Scotiabank offers their mortgage pre-approval service online through Scotiabank eHome, a digital platform that takes care of all of your needs and applications regarding mortgage. You are prompted to complete the pre-approval application in 5 steps in which it asks for information on records such as employment history and assets. Once you submit your application, if you are eligible for the pre-approval you will be able to download your pre-approval letter online that details your exclusive rate guarantee.

Scotiabank’s platform is extremely simple and easy to use: you are able to save your application and complete it whenever you want, contact a mortgage specialist if help is needed, and your status is provided in real-time.

TD Bank Mortgage Pre-Approval

You can apply for a TD mortgage pre-approval online, through phone, or in-person. You will be asked to provide documentation such as your address, employment information, and value of assets. If applying online, you will receive a mortgage pre-approval certificate if your application is approved after review. You can also set up an in-branch meeting and your provider will let you know what documents to bring.

TD has a 120-day rate hold which allows you to hold your offered interest rate for the next 120 days if all conditions are met, even if their marketed rate on the term increases. If the interest rate decreases and is lower than what they provided in the pre-approval, you can ask to have your given rate adjusted to match. When you submit your application online, there is no impact on your credit score. If you are new to Canada and became or have applied to be a permanent resident with less than 5 years of residency in Canada, TD will allow you to apply for a mortgage and a pre-approval even if you have no credit history.

CIBC Mortgage Pre-Approval

You are required to book an appointment with CIBC to be able to receive a mortgage pre-approval certificate. You will be asked to provide details of the property, employment and income verification, confirmation of down-payment, and personal financial information. If you are eligible, you will receive a mortgage pre-approval certificate that outlines your terms.

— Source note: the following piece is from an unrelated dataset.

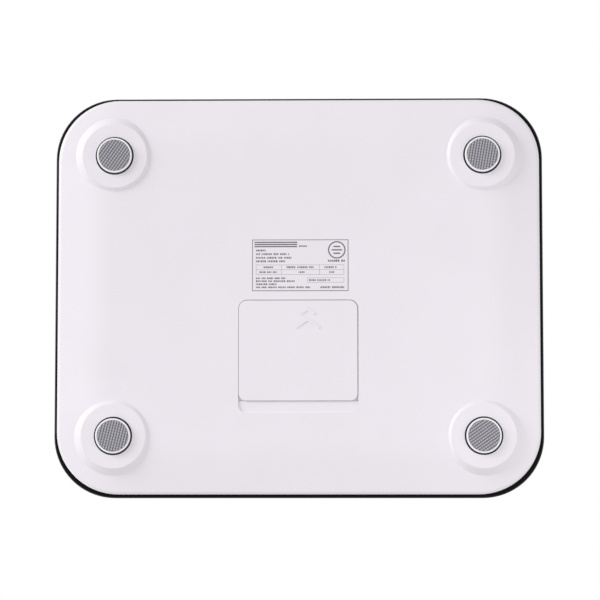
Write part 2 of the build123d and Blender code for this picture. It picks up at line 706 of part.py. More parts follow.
def make_cell_wires(sx, sy):
    """Three wires from one load cell to the board, side by side over the ribs."""
    start_x = FOOT_X - 14.0
    start_y = FOOT_Y + EAR_SIDE
    wires = []
    for lane in (-1, 0, 1):
        step = lane * WIRE_PITCH
        if sy > 0:
            route = [
                (start_x, start_y + step),
                (start_x - 22, start_y + step - 1.5),
                (start_x - 44, start_y + step - 5.5),
                (start_x - 68, start_y + step - 6.5),
            ]
        else:
            route = [
                (start_x, -start_y + step),
                (start_x - 16, -start_y + step + 1.5),
                (start_x - 31 - step, -start_y + 12 + step),
                (start_x - 37 - step, -start_y + 34),
                (start_x - 39 - step, -start_y + 70),
                (start_x - 38 - step, -start_y + 110),
                (start_x - 39 - step, -start_y + 146),
                (start_x - 44 - step, -start_y + 166 + step),
                (start_x - 56, -start_y + 178 + step),
                (start_x - 70, -start_y + 182 + step),
            ]
        wires.append(wire([(sx * x, y, WIRE_Z) for x, y in route]))
    return Compound(children=[w.solid() for w in wires])


def make_battery_leads():
    """The two supply wires, from the ends of the battery chain to the board."""
    out = BAY_X / 2 + BAY_WALL + 0.6
    first = DOOR_MID_Y + BAY_Y / 2 - 6.0
    leads = []
    for side in (-1, 1):
        route = [
            (side * out, first),
            (side * (out + 3), first + 16),
            (side * (out + 2), first + 42),
            (side * (out - 4), first + 72),
            (side * (out - 6), first + 100),
        ]
        leads.append(wire([(x, y, WIRE_Z) for x, y in route]))
    return Compound(children=[w.solid() for w in leads])


# ---- the parts ----------------------------------------------------------------------
os.makedirs("parts", exist_ok=True)

save(make_glass_platform(), "glass_platform")
save(make_glass_backing_print(), "glass_backing_print")
save(make_bonding_tape(), "bonding_tape")
save(make_base_cover(), "base_cover")
save(make_battery_door(), "battery_door")
save(make_rating_label(), "rating_label")
for name, (side_x, side_y) in CORNERS.items():
    foot = (side_x * FOOT_X, side_y * FOOT_Y)
    save(make_foot_cup(*foot), f"foot_cup_{name}")
    save(make_foot_pad(*foot), f"foot_pad_{name}")
    save(make_load_cell(*foot, side_x), f"load_cell_{name}")
    save(make_cell_retainer(side_x, side_y), f"cell_retainer_{name}")
    save(make_cell_wires(side_x, side_y), f"cell_wires_{name}")
save(make_retainer_pads(), "retainer_adhesive_pads")
save(make_strain_gauges(), "strain_gauges")
save(make_retainer_screws(), "retainer_screws")
save(make_main_pcb(), "main_pcb")
save(make_pcb_screws(), "pcb_screws")
save(make_controller_chip(), "controller_chip")
save(make_pcb_components(), "pcb_components")
save(make_lcd_panel(), "lcd_panel")
save(make_lcd_holder(), "lcd_holder")
save(make_lcd_connectors(), "lcd_connectors")
for number in range(BATTERIES):
    save(make_battery(number), f"battery_{number + 1}")
save(make_battery_springs(), "battery_springs")
save(make_battery_contacts(), "battery_contacts")
save(make_battery_leads(), "battery_leads")
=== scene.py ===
import math
import random

import bmesh
import bpy
from mathutils import Matrix, Vector


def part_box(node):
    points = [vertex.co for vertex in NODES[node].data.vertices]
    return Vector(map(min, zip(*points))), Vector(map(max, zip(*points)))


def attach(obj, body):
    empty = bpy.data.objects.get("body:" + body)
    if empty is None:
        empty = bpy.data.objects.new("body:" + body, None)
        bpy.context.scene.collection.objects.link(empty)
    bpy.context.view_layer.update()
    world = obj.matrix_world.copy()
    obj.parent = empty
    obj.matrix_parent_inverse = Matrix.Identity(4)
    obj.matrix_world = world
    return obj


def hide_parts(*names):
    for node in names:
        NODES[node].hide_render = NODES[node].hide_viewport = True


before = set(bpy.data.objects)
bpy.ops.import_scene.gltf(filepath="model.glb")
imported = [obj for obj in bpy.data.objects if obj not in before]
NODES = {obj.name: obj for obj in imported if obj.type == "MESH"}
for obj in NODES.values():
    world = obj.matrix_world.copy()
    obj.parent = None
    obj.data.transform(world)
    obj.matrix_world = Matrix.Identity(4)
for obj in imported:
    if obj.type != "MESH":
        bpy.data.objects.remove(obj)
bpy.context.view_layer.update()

MM = 0.001
CORNERS = ("front_left", "front_right", "rear_left", "rear_right")


# ---- camera -------------------------------------------------------------------------
# The photographed side is the underside, so the camera looks up from below the feet,
# with the display end of the scale at the top of the picture.
CAMERA_DISTANCE = 1.70
CAMERA_TILT = math.radians(5.0)         # towards the end away from the display
CAMERA_SWING = math.radians(1.3)
SENSOR_WIDTH = 36.0                     # in mm, as Blender wants it
PICTURE_WIDTH = 393.6 * MM              # what the picture spans at the glass
AIM = Vector((-0.8, -1.9, 20.0)) * MM


def make_camera():
    data = bpy.data.cameras.new("camera")
    data.sensor_width = SENSOR_WIDTH
    data.lens = SENSOR_WIDTH * CAMERA_DISTANCE / PICTURE_WIDTH
    camera = bpy.data.objects.new("camera", data)
    bpy.context.scene.collection.objects.link(camera)
    back = Vector((-math.tan(CAMERA_SWING), -math.tan(CAMERA_TILT), -1)).normalized()
    right = (-back).cross(Vector((0, 1, 0))).normalized()
    up = right.cross(-back)
    turn = Matrix((right, up, back)).transposed().to_4x4()
    camera.matrix_world = Matrix.Translation(AIM + back * CAMERA_DISTANCE) @ turn
    bpy.context.scene.camera = camera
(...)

You will be able to lock in the interest rate offered in the certificate to up to 120 days from the certificate date if you meet the stated conditions. However, keep in mind that changes to your credit history such as paying off a major loan could impact the mortgage amount you can afford.

BMO Bank of Montreal Mortgage Pre-Approval

You can apply for a BMO mortgage pre-approval online, in-person at a local branch, or through a mobile mortgage specialist. You will be asked to provide information on your liabilities, assets, valid ID, and employment. Your application will be reviewed and results are typically released to you in one to two days.

BMO locks your offered interest-rate and term for up to 130 days given that you meet the provided conditions. You are also allowed to get pre-approval from multiple lenders although each pre-approval may affect your credit score. If you are new to Canada, you may be able to apply depending on where you have lived, financial information, and how long you have stayed but you must visit your local branch or contact a mortgage specialist to confirm.

Mortgage Pre-Approval Frequently Asked Questions

Does the interest rate depend on the length of mortgage pre-approval?

Yes. The length of time your offered interest rate is locked-in for after pre-approval plays a role in determining your interest rate. The longer the time, the more risky it is for the lender as they still have to offer you the lower rate even if their other rates increase. However, this is not the main factor that determines your interest rate: other important factors include your credit score, whether your documents are complete, and your financial situation. In general, if a lender deems you to be a risky borrower who may lack the ability to pay them back, your interest rate will be higher.

What should I do after getting my mortgage pre-approved?

If you get your mortgage pre-approved, congratulations! Look over your conditions carefully and take note of how long your interest rate is locked in so that if you choose to exercise your offer, you will meet all the requirements to do so. Once you find your dream home, do not forget that you will still need to apply for the actual mortgage and get ready to provide needed documents and applications. Your credit scores and documents will still need to be checked to see if you meet the pre-approval conditions—if there have been major changes, your rates and terms may change.

Should I negotiate the final mortgage rate?

If a lender agrees to loan you a mortgage, you are allowed to negotiate the terms and conditions which include the interest rate along with the amount and the term. You are more likely to be able to negotiate the rate if you have an excellent application that consists of a great credit score, a bigger down-payment, lower monthly debt, or other things that may appeal to the lender. Many mortgage brokers are willing to buy-down the rate that they get from their lenders, giving you a discount on your interest rate. We suggest that you take the time to shop for rates offered by different lenders and decide what is best for you. Remember, the interest rate isn't everything; the other terms and conditions in a mortgage can make a big difference as well.